Kernel VM architectures are NOT my area of specialty which
is why I was asking other people for their opinions. Please feel
free to correct any factual errors in my message.

In linux that the segments you refer to are non-overlapping
in virtual memory but overlapping in physical
memory. The supervisor code can access ALL of physical
memory at one set of addresses and the user process can
address it's subset with a different set of addresses. These
addresses must fit into the same 32 bit pointers (because the
TLB cache is not flushed going between user and supervisor
code.) In other systems (FreeBSD for example) the kernel has
an intermediate (pmap) layer that manages what physical memory
the kernel has mapped into supervisor pages at any given time.
In FreeBSD the kernel can only access a small subset
of physical memory at any given time (e.g. I/O buffers in
user space, shared memory segments, text segments for code
being loaded into user space, kernel code, in memory
kernel data structures, I/O memory mapped devices... .)

What I'm looking for is a way in large memory machines
to build some (but not all) of this indirection into the linux
kernel. I would like to run a few large (1-3 GB) processes that
don't context switch very often. I think (???) I'm willing to
take a TLB cache flush hit for user context (only) switches of
my large processes because I'm going to swap something to/from
disk anyway. If you want to run these kinds of jobs today
64 bit servers can solve the problem. But if your problems
are memory/CPU bound, but not I/O bound then 64 bit servers
are overkill.

Some people may be interested in a very different problem of
running thousands (tens of thousands) of smaller active processes
at the same time with out swapping to disk.

> -----Original Message-----
> From: N. D. Culver [mailto:ndc@alum.mit.edu]
> Sent: Sunday, January 17, 1999 5:56 PM
> To: fstaats@ichips.intel.com
> Subject: Memory question
>
>
> Hi,
>
> I saw your post to the Linux kernel list and wonder if
> you could correct me if I'm wrong below:
>
> A task with paging enabled is defined to have 2 segments
> USER segment starting at virtual address 0 and SUPERVISOR
> segment starting at physical/virtual address 0. Both segments
> are defined to be 4G. Access to the supervisor segment is via
> call gates. USER code is loaded starting at 128K virtual and
> pages below 128K are mapped to low 128K physical which is the
> domain of the SUPERVISOR code (the pages are marked as S).
>
> When the SUPERVISOR code (CPL 0) runs it can disable the
> paging enabled (PE) bit and call some other physically located
> segment without incurring TLB flush/reload. Eventually when
> the SUPERVISOR segment is preparing to return to the USER
> segment it can re-enable the PE bit and do the return.
>
> IF I AM RIGHT THERE WILL BE NO TLB FLUSH/RELOAD when the
> SUPERVISOR returns because CR3 has not changed???

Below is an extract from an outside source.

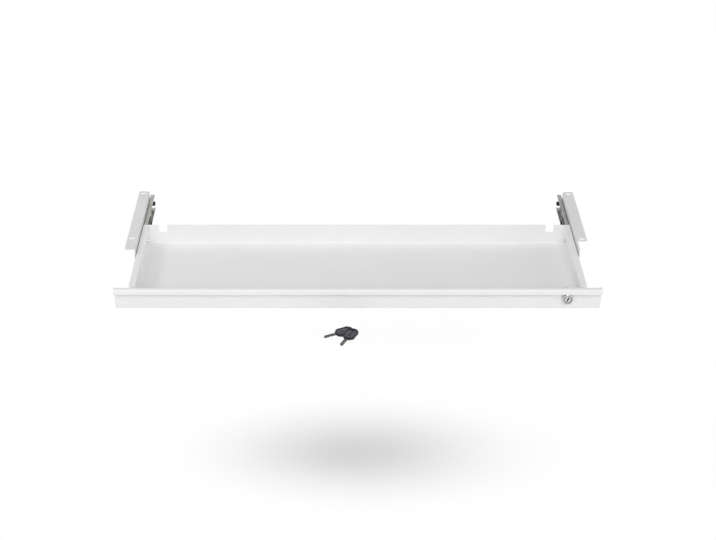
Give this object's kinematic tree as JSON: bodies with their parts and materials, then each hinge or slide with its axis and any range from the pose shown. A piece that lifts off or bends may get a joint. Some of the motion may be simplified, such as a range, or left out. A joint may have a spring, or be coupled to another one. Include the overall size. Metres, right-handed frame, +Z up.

I think the key is that the supervisor and the user spaces
share the SAME 32 virtual address space (user will trap
when accessing pages marked supervisor.) In order to get
the supervisor and the kernel separate 32 bit spaces you
need to flush the ENTIRE TLB cache every time you switch
between the two modes. The flushing isn't to expensive
in of itself... the fact that every page lookup will be
a miss in the TLB after every system call is a killer!

> If the above is true then it should be possible to allow
> each task to have a full 4G-128K of virtual memory and still
> have swift response to system calls.

The supervisor can access the same physical memory with
different virtual addresses than an individual user process
will use. In linux the kernel has it's own separate mapping
to the entire physical memory in one continuous block.

> Thanks,
> Norm Culver

Disclaimer: The opinions in this message are my own and don't
necessarily represent the opinions of my employer Intel
Corporation.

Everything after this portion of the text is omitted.